XVIII. MACRACANTHÆ.

Tomentosæ Sarg.

CONSPECTUS OF THE ARBORESCENT SPECIES.

Leaves thin, with midrib and veins only slightly impressed on their upper surface; anthers rose color or red. Mature leaves pale pubescent below. Leaves ovate to ovate-oblong; fruit in erect clusters, obovoid, orange-red; stamens 20.140. [C. tomentosa] (A, C). Leaves ovate, oval, or obovate, in drooping clusters, globose to subglobose, bright red or orange-red; stamens 5—10.141. [C. Chapmanii] (A, C). Mature leaves glabrous (slightly pubescent on the midrib and veins below in 142). Stamens 20. Leaves elliptic to suborbicular, smooth above; fruit in drooping clusters, subglobose to short-oblong.142. [C. Gaultii] (A). Leaves elliptic, scabrate above; fruit in erect clusters, subglobose.143. [C. vegeta] (A). Stamens 10; leaves ovate, scabrate above; fruit short-oblong.144. [C. Deweyana] (A). Leaves subcoriaceous to coriaceous, with midrib and veins deeply impressed on their upper surface and pubescent below. Anthers rose color. Stamens 20. Leaves elliptic, acute at the ends; fruit globose.145. [C. succulenta] (A). Leaves broadly oval or obovate; fruit subglobose to short-oblong.146. [C. gemmosa] (A). Stamens 10. Leaves broad-obovate or oval; fruit globose, villose at the ends; calyx-lobes coarsely glandular-serrate.147. [C. illinoiensis] (A). Leaves broad-obovate to oval or rhombic; fruit subglobose; calyx-lobes entire.148. [C. integriloba] (A). Anthers yellow; stamens 10; leaves broad-obovate to elliptic or oval; fruit in erect clusters, globose.149. [C. macracantha] (A).
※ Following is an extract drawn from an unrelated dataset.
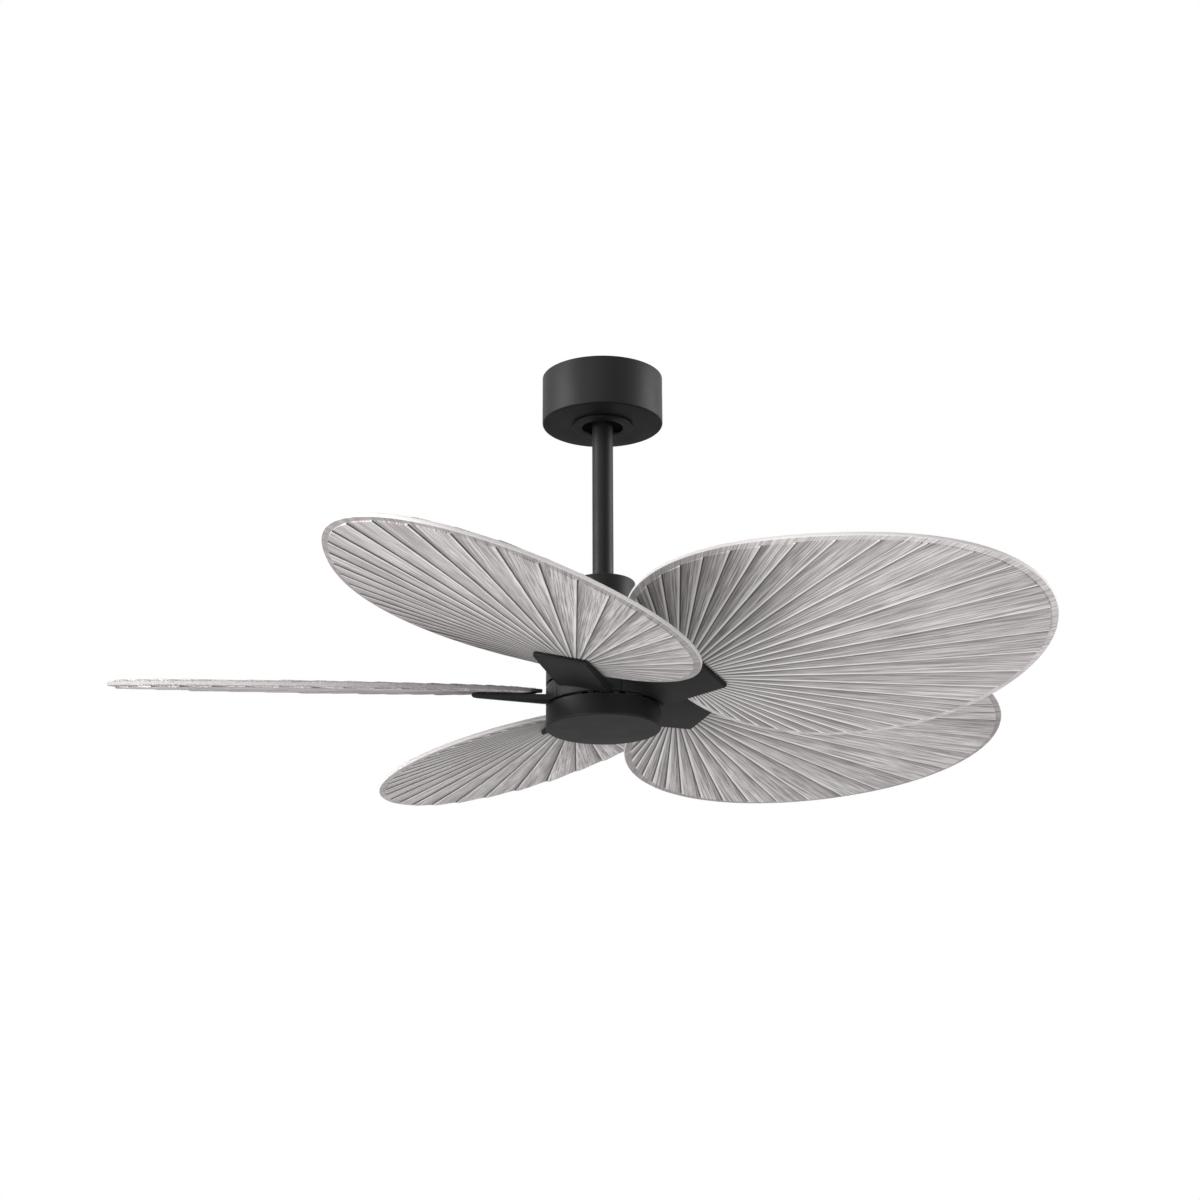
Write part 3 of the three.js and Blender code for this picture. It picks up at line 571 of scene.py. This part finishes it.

140. [Cratægus tomentosa] L.

Leaves ovate, oblong-ovate, rhombic or elliptic, acute, acuminate or rarely rounded at apex, gradually narrowed to the cuneate entire base, sharply and usually doubly serrate above with broad spreading usually glandular teeth, and often divided above the middle into several short lateral lobes, nearly fully grown when the flowers open from the 1st to the middle of June, and at maturity thin and firm, gray-green, coated below with pale persistent pubescence, puberulous or ultimately glabrous above, conspicuously reticulate-venulose, 2′—5′ long, and 1′—3′ wide, with a broad midrib and slender primary veins; turning brilliant orange and scarlet in the autumn before falling; petioles stout, glandular, wing-margined, ½′—¾′ in length; leaves at the end of vigorous shoots sometimes broad-obovate to semiorbicular, rounded and abruptly short-pointed at apex, rounded at base, and 3′—4′ long and wide; more often oblong-obovate, acuminate, and 5′—6′ in length. Flowers ½′ in diameter, on slender villose pedicels, in villose corymbs; calyx-tube obconic, hoary-tomentose, the lobes lanceolate, acute, coarsely or pinnately serrate, usually glandular, stamens 20; anthers pale rose color; styles 2—5. Fruit ripening in October, on slender erect pubescent pedicels, in broad many-fruited clusters, obovoid or rarely subglobose, ½′ in diameter, erect, dull orange-red, translucent when fully ripe, mostly persistent on the branches until the following spring; flesh thick, orange-yellow, sweet and succulent; nutlets about ¼′ long and broad, rounded at the ends, the ventral cavities broad and deep.

A tree, 15°—20° high, with a trunk 5′—6′ in diameter, covered with smooth pale gray or dark brown furrowed bark, slender spreading often nearly horizontal smooth gray branches forming a wide flat head, and slender branchlets covered when they first appear with thick hoary tomentum, becoming dark orange color and puberulous in their first winter, and ashy gray in their second season, and unarmed, or armed with occasional slender straight dull ashy gray or very rarely bright chestnut-brown spines 1′—1½′ long.

Distribution. Near Troy, Rensselaer County, New York, westward through New York to southwestern Ontario, through Ohio, southern Michigan, Indiana and Illinois to central Minnesota and southward to Pennsylvania and along the Appalachian Mountains to northeastern Georgia, and to central Iowa, northeastern Missouri to the valley of the Meramec River, and to eastern Kansas; near Nashville, Davidson County, Tennessee; in the neighborhood of Augusta, Richmond County, Georgia; and in Dallas County, Alabama (R. S. Cocks).

Occasionally cultivated as an ornamental tree in the gardens of western Europe.